Even though it seemed like my blogging exit was sudden, I had been thinking about it for awhile.  You see, I was at an interesting place in my life.  I had just had my third child, and while I know other women have babies and go right on over-achieving and wonder-womaning, all the while sporting the latest fashions and perfect lip gloss, that wasn’t me.  I was directionless.  And busy.   And wearing yoga pants.  And hormonal.  And the baby had eaten my lip gloss.

I had also sort of lost my focus concerning my blog.  I didn’t know what direction I wanted to go.  I was starting to get some offers to review products and advertise on my blog for income.  I was interested in that.  I think.  But I didn’t really know what I was doing.  One company sent me some kind of potty training contraption that fit around the base of the toilet like half of a doughnut.  It was so a child could rest his feet there and not feel like he was going to fall into the commode.  This thing was about three feet wide, and my baby was six months old…a good three years away from using it.  I felt a little panicky that I had this big plastic thing already, but I couldn’t review it for the company that sent it for at least thirty-six months.  So, despite this weird and random example, I just didn’t know where I stood on the whole money-making/review-writing angle of blogging then.

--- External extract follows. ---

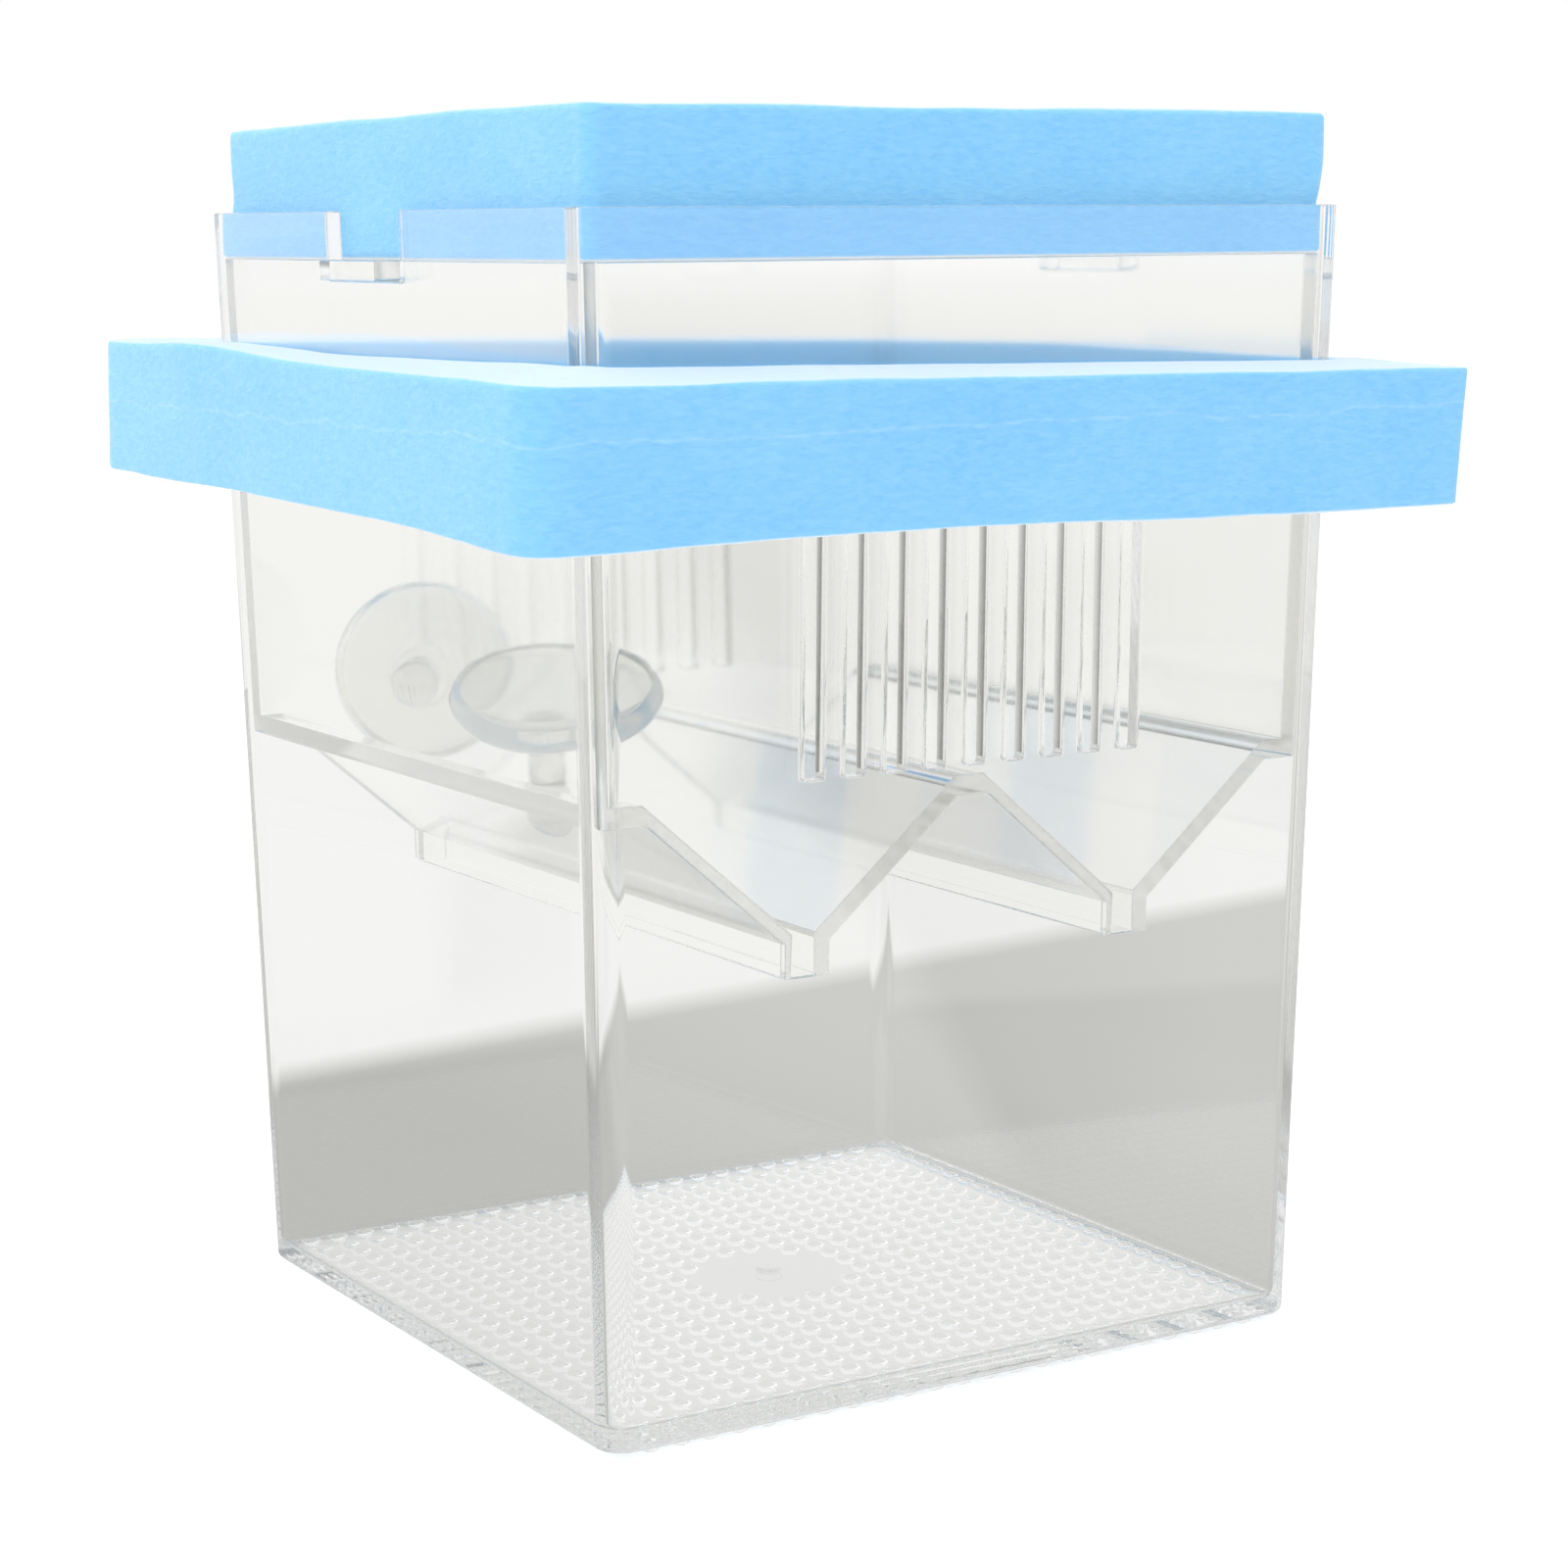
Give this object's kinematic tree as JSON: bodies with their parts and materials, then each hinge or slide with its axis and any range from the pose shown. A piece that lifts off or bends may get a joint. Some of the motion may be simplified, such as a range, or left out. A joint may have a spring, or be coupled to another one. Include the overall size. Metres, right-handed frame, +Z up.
{
  "type": "fish breeding box",
  "caption": "Clear drafted fish breeding box with water slots that hangs in a blue foam float ring, with a clear spawning insert with a W-shaped floor, a foam lid and loose suction cups.",
  "frame": {"origin": "middle of the outer box's base, on the surface it stands on", "axes": "+Z up, the slotted front wall faces -Y, the hanging ears point along +X and -X"},
  "size_m": [0.1236, 0.1172, 0.1445],
  "materials": {
    "clear_shell": "gloss",
    "clear_insert": "gloss",
    "blue_foam": "matte",
    "clear_vinyl": "satin"
  },
  "bodies": {
    "outer_box": {"outer_box": "clear_shell"},
    "inner_box": {"inner_box": "clear_insert"},
    "float_ring": {"float_ring": "blue_foam"},
    "foam_lid": {"foam_lid": "blue_foam"},
    "suction_cup_a": {"suction_cup_a": "clear_vinyl"},
    "suction_cup_b": {"suction_cup_b": "clear_vinyl"}
  },
  "joints": [
    {"name": "inner_box_lift", "type": "slide", "parent": "outer_box", "child": "inner_box", "axis": [0, 0, 1], "range_m": [0, 0.1]},
    {"name": "foam_lid_lift", "type": "slide", "parent": "inner_box", "child": "foam_lid", "axis": [0, 0, 1], "range_m": [0, 0.06]},
    {"name": "suction_cup_a_lift", "type": "slide", "parent": "inner_box", "child": "suction_cup_a", "axis": [0, 0, 1], "range_m": [0, 0.035]},
    {"name": "suction_cup_b_lift", "type": "slide", "parent": "inner_box", "child": "suction_cup_b", "axis": [0, 0, 1], "range_m": [0, 0.035]},
    {"name": "float_ring_slide", "type": "slide", "parent": "outer_box", "child": "float_ring", "axis": [0, 0, 1], "range_m": [-0.095, 0]}
  ]
}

I didn’t blog for a week.  Then I waited three weeks.  Then three weeks turned into four months.  The next thing I know I hadn’t posted anything in a year.  Then I started getting emails that I needed to renew the domain.  I didn’t.  I couldn’t.  I was too wrapped up in homeschooling my teenager and ten year-old and laundry and cooking and fishing lip gloss out of the baby’s mouth.

But here I am.  Again.  Over five years later.

I am wanting this to be a place of encouragement and light-heartedness and fun.  The blogs that I use my precious time to read are ones that make me feel good, that make me feel encouraged and inspired, that make me want to turn my computer off and *do* something.  I want to write like  that.  I want to write about the things that I’m comfortable with, things that I love, and things that I want to know more about.  I want to write with passion and humor and knowledge and candor.

I hope that if you’ve endured this far, that you will come back.  I have a lot of ideas stirring about.  I have a lot that I want to accomplish and try here.  And I hope that you’ll join me…again.  I’m 99% that I’m not having any more babies, and the baby that sabotaged the last blog is six and half years-old now, so I think I’ll stick around a bit longer this time.